A coordenadora do Núcleo de Artes Visuais do CCBNB, Jacqueline Medeiros, recorda que a intimação foi motivo de surpresa e, também, de frustração. "Ficamos perplexos porque na exposição não tinha nenhuma obra de Lygia Clark, imagem da artista ou de alguma obra sua. Na verdade foi uma mostra de vídeos com depoimentos de pessoas da arte que vivenciaram de alguma forma as experiências da última fase da artista. São 17 vídeos cujo título é ´Lygia Clark, do Objeto ao Acontecimento´. Foi patrocinado pelo Minc/Ancine, mas os vídeos não puderam ser mostrados com o título".
Medeiros explica que, depois da exposição montada, receberam uma carta da "Associação Cultural O Mundo de Lygia Clark" informando que teriam que pagar para colocar o título dos vídeos e textos da curadora em que constasse o nome da artista.
"O não pagamento nos obrigou a retirar o nome de todos os impressos. Apesar da exposição acontecer, não pudemos colocar as informações mínimas de contextualização nas paredes e no folder. Só pudemos fazer isso por meio da pessoa do educativo que interagia com os visitantes. Hoje, os vídeos estão disponíveis na nossa biblioteca para serem assistidos por qualquer pessoa. A formação pelo acesso à arte é um dos objetivos do CCBNB. Assim, já fizemos exposições relevantes para o entendimento da arte contemporânea, como a ´Tropicália´ com a obra de Hélio Oiticica, aliada a seminários e filmes".
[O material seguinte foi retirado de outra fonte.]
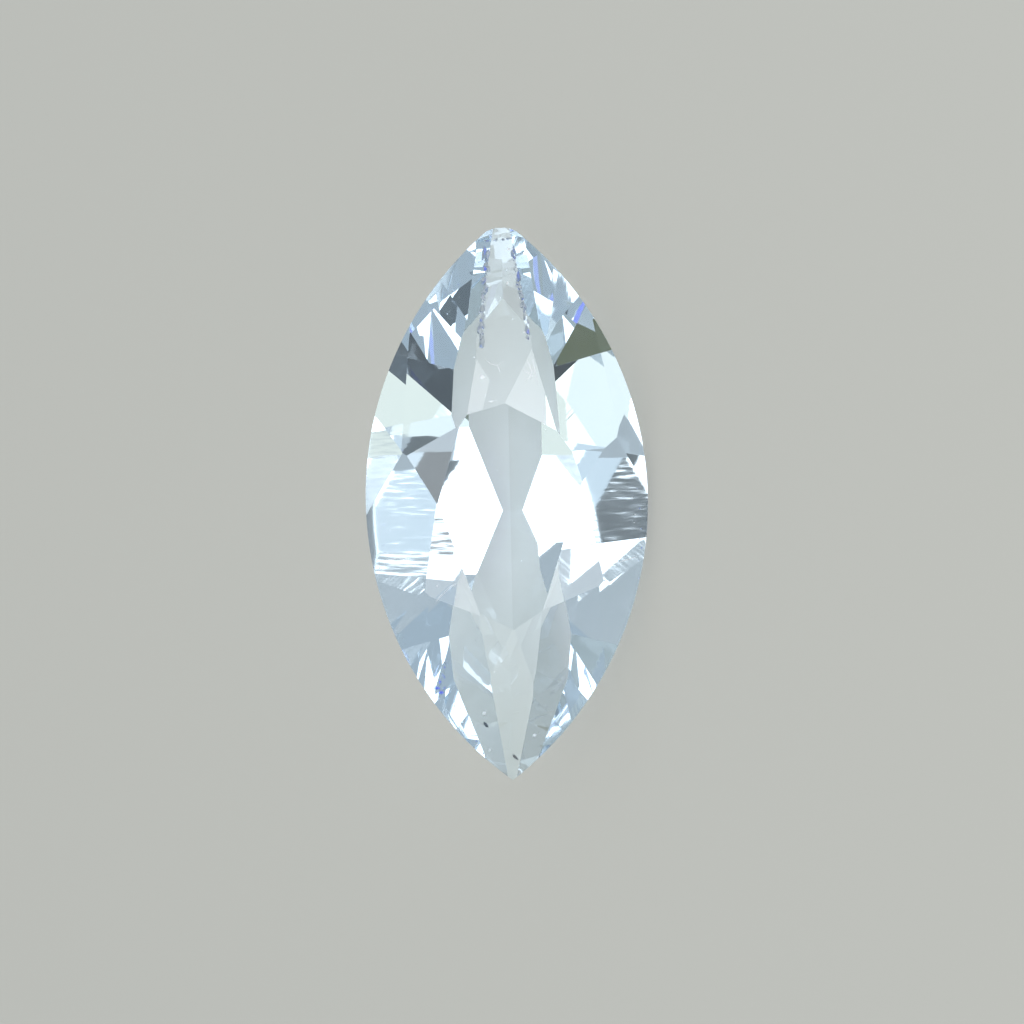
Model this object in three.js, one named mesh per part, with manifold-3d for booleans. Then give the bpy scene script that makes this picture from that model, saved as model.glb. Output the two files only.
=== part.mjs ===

Medeiros defende que as discussões sigam a direção da efetividade da atuação dessas fundações ou associações a respeito do cumprimento de seus objetivos, considerando as questões sobre a apresentação da obra dos artistas em exposições, abertura do acervo para pesquisa e edição de publicações. "Se preservam a vida e a obra do artista, como essas obras estão sendo mostradas no Brasil ou no exterior? O conceito dessas obras está mantido? Quantos pesquisadores estão estudando suas obras? Qual o estímulo que essas famílias estão dando para que esses acervos sejam estudados e publicados no Brasil? Pelo menos em dois mestrados em que frequento aulas no Rio, só tenho conhecimento de pesquisa sobre Hélio Oiticica".